# SVS PC13 Ultra



## bigbucks

Maybe i'm mistaken but as of yet i haven't found a svs pc 13 ultra test/review on this forum which i find very odd so cn anyone point me in the right direction or explain why this is?


----------



## tonyvdb

*Re: Svs pc13 ultra*

The PC 13Ultra is virtually the same as the PB 13Ultra Lots of reviews here of that one. Here is one. And here is one of many tests.


----------



## bigbucks

*Re: Svs pc13 ultra*

Sorry but even though their supposed to be very similar in performance one of these enclosures is in the traditional rectangular shape whilst the other is in a cylindrical design with ports firing upwards. I can't help but think if the pc 13 ultra was tested in open air (excuse my terminology but i can't think of the correct word to explain the name of this process) like the rest of the subs, the results may prove different. So far the pb 13 ultra has been tested with each port bunged and then totally sealed. I can't believe the pc 13 ultra hasn't been tested by a website of this calibre yet!


----------



## tonyvdb

*Re: Svs pc13 ultra*

The position of the ports will have no barring on how it sounds or preforms, The drivers are identical and the enclosure size is the same even though one is a box and the other is the cylinder.


----------



## bigbucks

*Re: Svs pc13 ultra*

Without sounding rude, must i be brainwashed to believe that these two subs so different in design are going to sound identical in performance.............furthermore is that the reason why the pc13 ultra hasn't been tested yet?


----------



## Mike P.

*Re: Svs pc13 ultra*

No one is brainwashing you to believe anything. Tony simply stated a fact that the shape of the cabinet has no effect on the sound. If you don't believe it then by all means buy one and test it.


----------



## bigbucks

*Re: Svs pc13 ultra*

For everyones information, i already own a pc13 ultra sub which is why i was asking why there hasn't been an official test done for this sub like there has been for so many other subs on this website. 
Surely i can't be the only person asking this question? why not put it to an official poll for a response?


----------



## ironglen

*Re: Svs pc13 ultra*

Wow, bigbucks, you sure know how to make an impression...you've got not one, but two knowledgeable people responding to your post, I guess I need to be more creative with my threads to get greater response:rofl:

If you've got a pc13, svs will gladly support what the mods are saying-that there will be very little, if any noticeable difference in sound quality/output.
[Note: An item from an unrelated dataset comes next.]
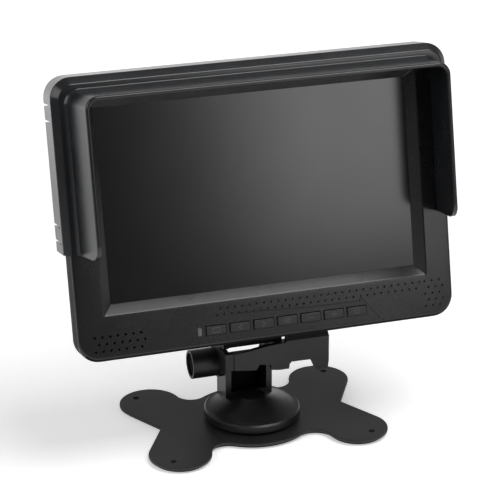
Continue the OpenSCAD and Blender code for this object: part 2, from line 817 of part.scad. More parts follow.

Boxes are just more traditional and cylinders are, well, cylinders; and they aren't everyone's cup of tea as some may say. When the pc shares components with the pb, I'm sure SVS would rather submit another one of their products for review rather than an identical performing sub. Lots of products and limited reviews means competition for advertisement.:newspaper:

I like the idea of a poll-see how many HTS'ers own either a box or cylinder from SVS-all models. Better yet, a combined poll with all sub owners that have box or cylinder. But I think you can guess the results...


----------



## bigbucks

*Re: Svs pc13 ultra*

Thankyou for your feedback as you do seem to try and make some sort of sense out of this debate, however what a manufacturer specifies and what actually happens is two different things. From the way i've seen all the other subs tested on this forum i'm sorry but theres no way these two subs are going to sound the same. Fair enough they may share the same parts but thats the only similarities the two share..........another example: the pb 13 ultra has forward firing ports, now if you tune the sub to 15hz optimum and then send a 15-20 hz testtone at 100db through the sub but you stick a piece of paper in front of the two remaining ports how long would the paper stay in place for? which leads me to how much air movement you could feel from the sub if the sub is placed next to the tv in front of the viewer. Lets face it you wouldn't have this problem with the pc13 ultra. however if we do our research properly we would find out that due to the cylinder being a slightly smaller cubic litre enclosure compared to the pb13 ultra, the pc 13 ultra suffers slightly from port chuffing problems in comparison.


----------



## ironglen

*Re: Svs pc13 ultra*

I'm not familiar with the direct, unimpeded air movement relating to spl effectiveness, ie whether a driver, or port, must face the listener at the low freqs as they are always touted as omnidirectional, with long wavelengths, but see the importance of whether they are reinforced by walls, listening area. Many noteable subs are downfiring, but effective, even when compared to sidefiring, and you never feel direct air movement.
Your volume consideration would indeed be a factor. You can't use outside dimensions to calculate interior volume, though, not even close. Don't be deceived by the tube's thickness, it is likely only several mm or 1/4" thick vs the lost volume of wood in a box sub, and a small difference in diameter makes a huge impact to volume. 
I'm interested in how, if any, differences occur in sound quality due to room placement differences using different subs of similar build parts. This seems like a very interesting topic to me.:nerd:


----------



## GregBe

*Re: Svs pc13 ultra*

Why would SVS not be objective when comparing their own two subs. I can see if you asked them to compare one of their subs to a competitor, but when everything any of these ID companies says is so analyzed and picked over with fine toothed comb, I just don't see them being less than honest on this particular subject.


----------



## tonyvdb

*Re: Svs pc13 ultra*



bigbucks said:


> Thankyou for your feedback as you do seem to try and make some sort of sense out of this debate, however what a manufacturer specifies and what actually happens is two different things.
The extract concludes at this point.